> _Task brief_
Restate, exactly and only, the lines from the first through the line containing "the four feet.".

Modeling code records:
════════

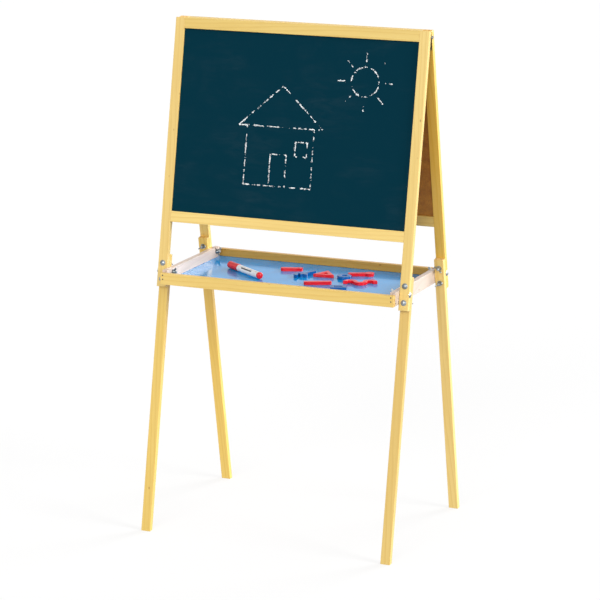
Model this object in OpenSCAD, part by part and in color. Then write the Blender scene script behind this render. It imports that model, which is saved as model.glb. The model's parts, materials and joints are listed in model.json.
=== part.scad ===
// Kids easel: two hinged frames, a chalkboard on the front, a magnetic dry-wipe board on the rear,
// a tray between the legs that swings down as the easel folds, and bolted-on lower legs.
// +X is the easel's right seen from the front, -Y is the chalkboard side, +Z is up.
// The origin is on the floor, midway between the four feet.

/* [Frame] */
// Overall width across the uprights
frame_w = 600; // [500:10:680]
// Length of each side from its top edge to the floor, along the slope
side_len = 1152; // [1100:4:1200]
// Lean of each side from the vertical, in degrees
lean = 11; // [10:0.5:12]
// Width of an upright and of a lower leg
stile_w = 22; // [21:1:26]
// Thickness of every batten
batten_t = 12; // [12:1:14]
// Length of an upright
stile_len = 600; // [596:1:610]
// Height of the rails above and below each board
rail_h = 24; // [22:1:30]
// Distance from the top edge down to the lower rail
board_bottom = 430; // [400:5:450]
// Distance from the top edge down to the top of a lower leg
leg_top = 527; // [520:1:532]

/* [Boards] */
// Thickness of the chalkboard, and of the dry-wipe board with its backing
board_t = 3.2; // [2.8:0.1:3.6]
// Thickness of the steel sheet on the dry-wipe board
steel_t = 0.6; // [0.4:0.1:0.8]
// How deep the boards sit in the grooves of their frame
groove_d = 6; // [5:0.5:6]

/* [Tray] */
// Height of the tray's underside above the floor
tray_z = 556; // [554:1:558]
// Height of the front and rear rails
tray_end_h = 25; // [22:1:28]
// Height of the side rails
tray_side_h = 30; // [29:1:34]
// Outer face of the front rail, measured forward of the hinge line
tray_front = 154; // [148:1:158]
// Outer face of the rear rail, measured behind the hinge line
tray_rear = 144; // [142:1:154]
// Thickness of the tray's floor panel
panel_t = 3; // [3:0.5:4]
// Height of the floor panel's underside above the tray's underside
panel_lift = 4.5; // [4:0.5:6]

/* [Hardware] */
// Diameter of the bolts
bolt_d = 5; // [5:0.5:5.5]
// Distance from the top edge down to the upper leg bolts
bolt_upper = 547; // [545:1:549]
// Distance between the two bolts of one leg
bolt_pitch = 36; // [34:1:38]
// Reach of a wing nut's wing from its axis
wing_r = 10.4; // [9.5:0.1:10.4]
// Distance from the top edge down to the hinge pins
hinge_drop = 12; // [12:1:13]
// Distance from the hinge line to the frames' inner faces
hinge_gap = 3; // [3:0.1:3.4]

/* [Loose pieces] */
// Length of the marker with its cap on
marker_len = 138; // [130:1:150]
// Diameter of the marker's barrel
marker_d = 15; // [12:0.5:16]
// Thickness of the magnetic shapes
magnet_t = 7; // [5:0.5:8]

/* [Hidden] */

$fn = 48;
LEFT = -1;
RIGHT = 1;
PINE = [0.93, 0.82, 0.52];
HARDBOARD = [0.50, 0.31, 0.12];
CHALK_GREEN = [0.01, 0.21, 0.27];
TRAY_BLUE = [0.02, 0.45, 0.72];
ZINC = [0.66, 0.67, 0.68];
MARKER_WHITE = [0.92, 0.93, 0.94];
TOY_RED = [0.78, 0.08, 0.08];
TOY_BLUE = [0.05, 0.20, 0.62];

half_w = frame_w / 2;
stile_in = half_w - stile_w;
face_in = hinge_gap;
face_out = hinge_gap + batten_t;
mid_n = hinge_gap + batten_t / 2;
bolt_r = bolt_d / 2;
clear_r = bolt_r + 0.25;
tight_gap = 0.05;
snug_gap = 0.1;
fit_r = bolt_r + tight_gap;
bolt_lower = bolt_upper + bolt_pitch;
side_bolt = bolt_upper + bolt_pitch / 2;
stile_mid = half_w - stile_w / 2;
board_top = rail_h;
board_low = board_bottom + rail_h;
dowel_r = 2.5;
dowel_half = 14;
dowel_edges = [5, 12.5];
head_r = 6.5;
head_h = 3.2;
washer_r = 6;
washer_t = 1;
nut_h = 5.5;
nut_gap = 0.1;
play = 0.5;
slide_gap = 0.3;
overlap = 0.1;
overcut = 1;

// The hinge line's height puts the lower legs' ends on the floor.
hinge_z = (side_len - hinge_drop) * cos(lean) - face_in * sin(lean);

// Height, forward reach and bolts of the tray.
tray_half = stile_in - play;
tray_inner = tray_half - batten_t;
floor_z = tray_z + panel_lift + panel_t;
pivot_y = (side_bolt - hinge_drop) * sin(lean) + mid_n * cos(lean);
pivot_z = hinge_z - (side_bolt - hinge_drop) * cos(lean) + mid_n * sin(lean);

// The tray swings this far while the frames fold this far, and a rear bolt then leaves its side rail
// along this slope.
tray_travel = 101;
fold_travel = 17;
slot_rise = pivot_y * (2 * tray_travel / fold_travel - 1);
slot_angle = atan2(slot_rise, (side_bolt - hinge_drop) * cos(lean));
slot_len = 20;

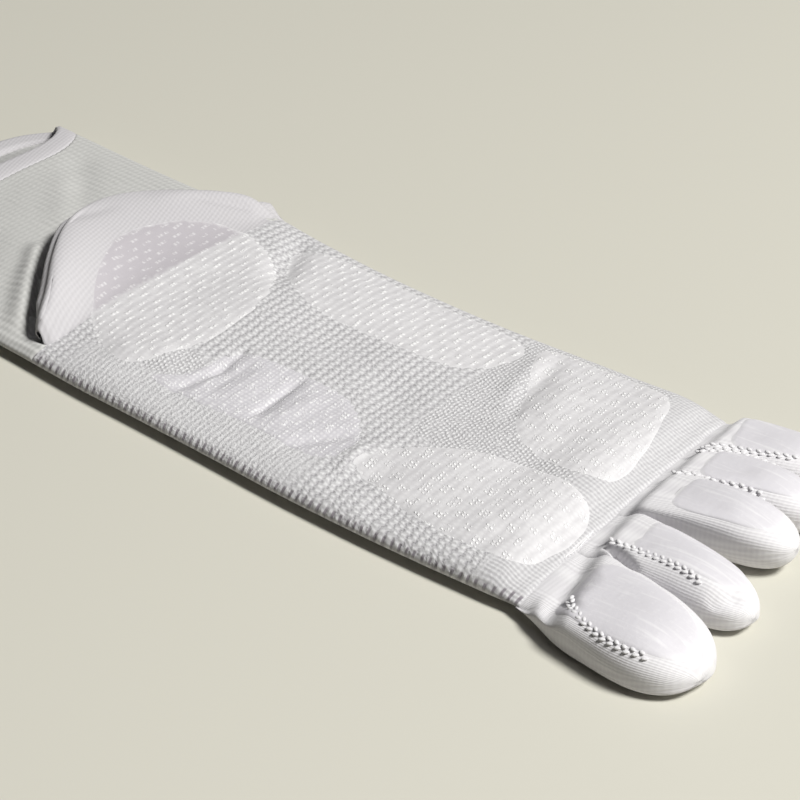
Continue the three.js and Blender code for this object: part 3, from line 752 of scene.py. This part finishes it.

════════

> _Written answer_
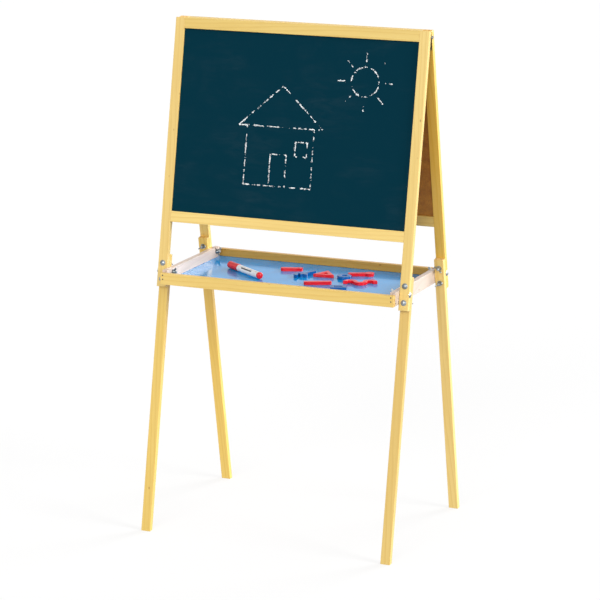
Model this object in OpenSCAD, part by part and in color. Then write the Blender scene script behind this render. It imports that model, which is saved as model.glb. The model's parts, materials and joints are listed in model.json.
=== part.scad ===
// Kids easel: two hinged frames, a chalkboard on the front, a magnetic dry-wipe board on the rear,
// a tray between the legs that swings down as the easel folds, and bolted-on lower legs.
// +X is the easel's right seen from the front, -Y is the chalkboard side, +Z is up.
// The origin is on the floor, midway between the four feet.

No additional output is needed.